[LINK] Jobs not all bad
Ivan Trundle
ivan at itrundle.com
Mon Oct 10 10:28:58 AEDT 2011
> (Apple has never explained why, for
> example, Australians who buy songs via iTunes can pay more than twice as
> much as Americans for the same content.)
Is this the fault of Apple, or the record companies? If Apple could have licensed 99-cent songs universally around the world, I am sure that they would have done.
> In dealing with business partners, Apple extracts a hefty share of
> income and only allows applications for its iPhone and iPad to be
> written on a few approved programming languages.
Gosh. Is this such a big deal? In optimising the experience for the consumer, this is seen as a negative. Amazing stuff.
> It also must approve
> every application written for the iPhone or iPad and they are only
> available via iTunes.
Again, why is either of these 'issues' such a problem, especially from a consumer perspective? The implication between the lines is that because it's not open-source or not freely available, that it has become a constraint. Oddly, it hasn't hampered Apple's market share.
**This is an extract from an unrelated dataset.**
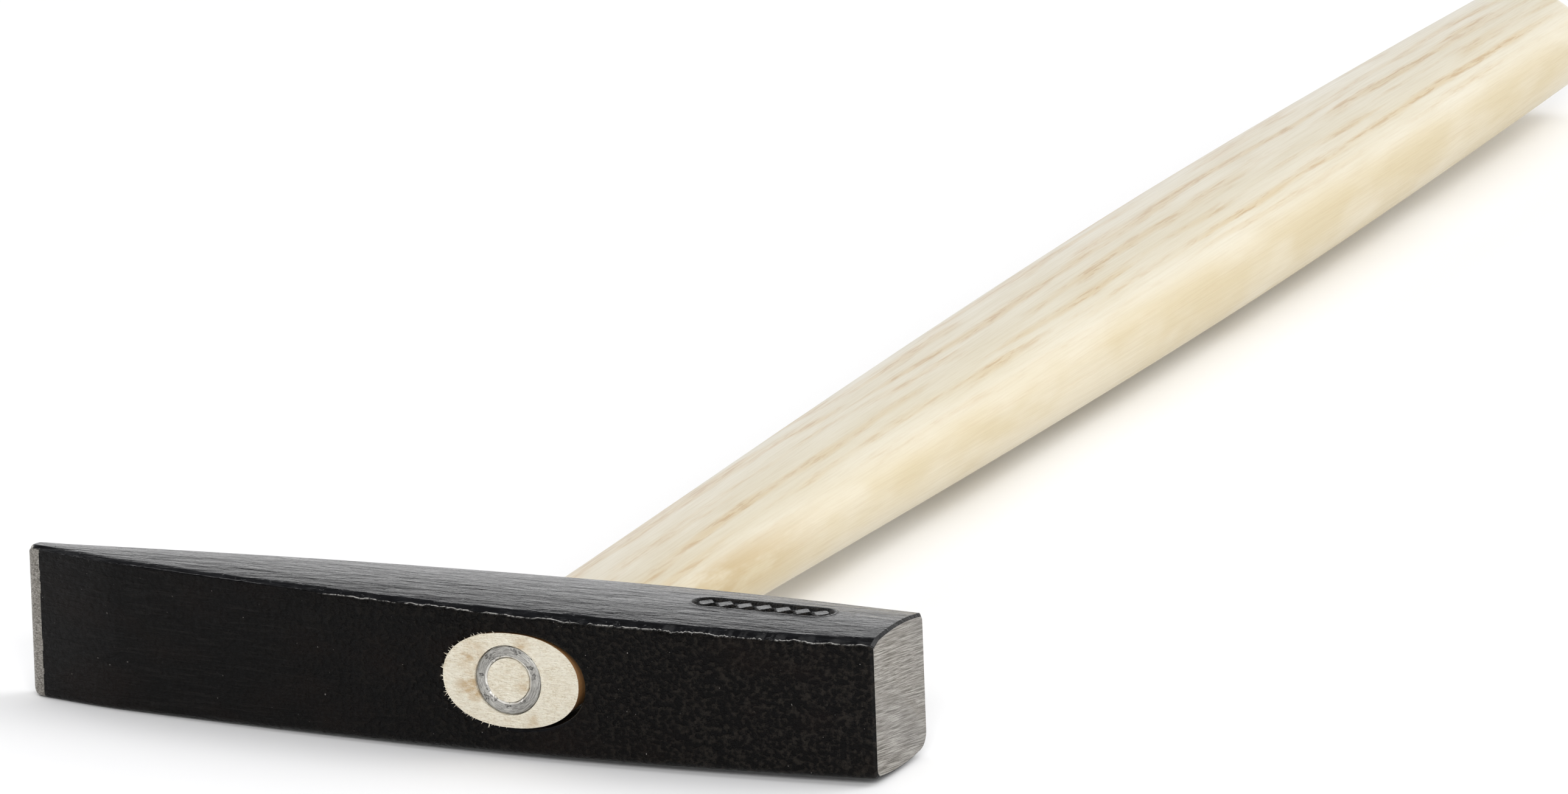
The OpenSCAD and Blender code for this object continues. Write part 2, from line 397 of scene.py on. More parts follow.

> Apple is also very litigious, especially on patents,
And what company isn't these days?
> There's another subplot to the Jobs saga. He is the son of a Syrian
> Muslim immigrant to the US, Abdulfattah Jandali, but was adopted out at
> infancy. He never sought nor encouraged contact with his natural father.
> What if Jobs had been raised in Syria? None of his mercantile genius
> would have been revealed to the larger world because the Muslim Arab
> world, despite all its latent intellectual talent and oil wealth, is a
> desert for the creation of patents, advanced technology and innovation.
All of a sudden I see an entirely different agenda here.
> Thankfully, Jobs was not raised under the deadening hand of a closed
> social and religious system but near the most intellectually fertile
> valley in the world, Silicon Valley.
Nothing like breathtaking propaganda to keep the mind fertile.